According to Souza, the goal of integrating the water management operations mirrored the collaboration of the design team during the process. “All the client representatives were present at every meeting so that all interests were always represented,” Souza says. Face-to-face meetings throughout the design process allowed the team to prioritize their goals and make sacrifices in the interest of greater resource efficiency. “By informing themselves on the issues,” Souza says of the client team, “they became comfortable doing things that public clients wouldn’t normally do”—things like trading perfect acoustics for improved ventilation; allowing for wider indoor temperature variation in favor of lowering cooling energy use; doing without carpet to maximize the effectiveness of the radiant heat; and living with extra blemishes in the low-grade redwood cladding, because it had traveled only seven miles from source to site.
The seasonality of water resources manifests as a theme throughout the design.
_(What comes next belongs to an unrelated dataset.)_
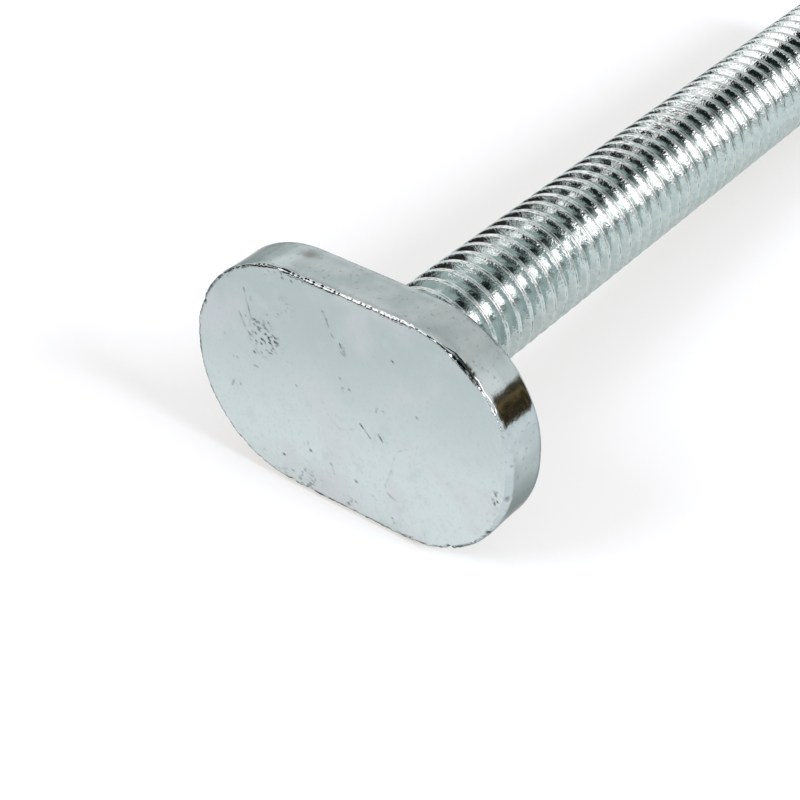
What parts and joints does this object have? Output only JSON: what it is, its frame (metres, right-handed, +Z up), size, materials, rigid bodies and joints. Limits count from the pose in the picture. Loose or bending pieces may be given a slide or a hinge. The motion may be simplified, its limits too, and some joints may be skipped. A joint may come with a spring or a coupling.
{
  "type": "t slot bolt",
  "caption": "Bolt with a flat oblong head for a t slot and a fully threaded round shank, lying on its side.",
  "frame": {"origin": "where the shank's axis meets the bearing face under the head", "axes": "+X along the shank from head to tip as seen from above, with the axis itself dipping 3.53 degrees below +X as the bolt lies at rest; +Y along the head's length; +Z up from the surface it lies on"},
  "size_m": [0.0529, 0.018, 0.0121],
  "materials": {
    "zinc_plated_steel": "satin"
  },
  "bodies": {
    "root": {"t_slot_bolt": "zinc_plated_steel"}
  },
  "joints": []
}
Having vetoed a flat roof with water collection capacity in favor of a sloped, agrarian profile that would match the local landscape, the team chose to install rain chains at the eaves to visibly direct rainwater into swales, and from there into retention basins where it is treated before it infiltrates the groundwater. The design incorporates a water feature supplied by the water-recycling project; when no recycled water is available, the feature is conspicuously dry. Similarly, the native plantings on the site, including those in the interpretive demonstration garden, will not be irrigated after they have been successfully established if recycled water is unavailable. “If we have a bad season, the garden needs to look the way these plants would normally look in the native setting” in order to complete the water conservation message, Souza explains. Recycled water from the adjacent plant is also on display in the radiant-slab heating and cooling system underneath the polished concrete floor. Display panels revealing the radiant zone controls inside the walls were integrated as educational features wherever possible.
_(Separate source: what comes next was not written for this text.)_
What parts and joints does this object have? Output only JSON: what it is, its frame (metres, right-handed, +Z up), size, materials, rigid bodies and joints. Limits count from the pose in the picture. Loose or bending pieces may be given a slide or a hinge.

Passive design strategies reduce heating, cooling, and lighting loads, with rooftop vents oriented to harness prevailing breezes while skylights and operable clerestories invite daylight as well as natural ventilation. As the design team took these steps to reduce energy demands, they realized that the building orientation and roof slope meant that net-zero energy was becoming a realistic goal. The design calls for a photovoltaic (PV) installation that would meet 98.8 percent of modeled energy use, but economic hardship has so far prevented the public-private partnership from going forward with the PV installer. In the meantime, the city has purchased renewable energy credits (RECs) for landfill gas to offset its energy use until the PVs can be installed.
“It just shows how you can have great intentions and create a design that’s moving toward net-zero, but you still have to contend with the real world,” says Geyer. “But we’re proud to have this building that showcases environmental resource issues in our area—the journey isn’t over, but it’s a beautiful milestone on our path to sustainability.”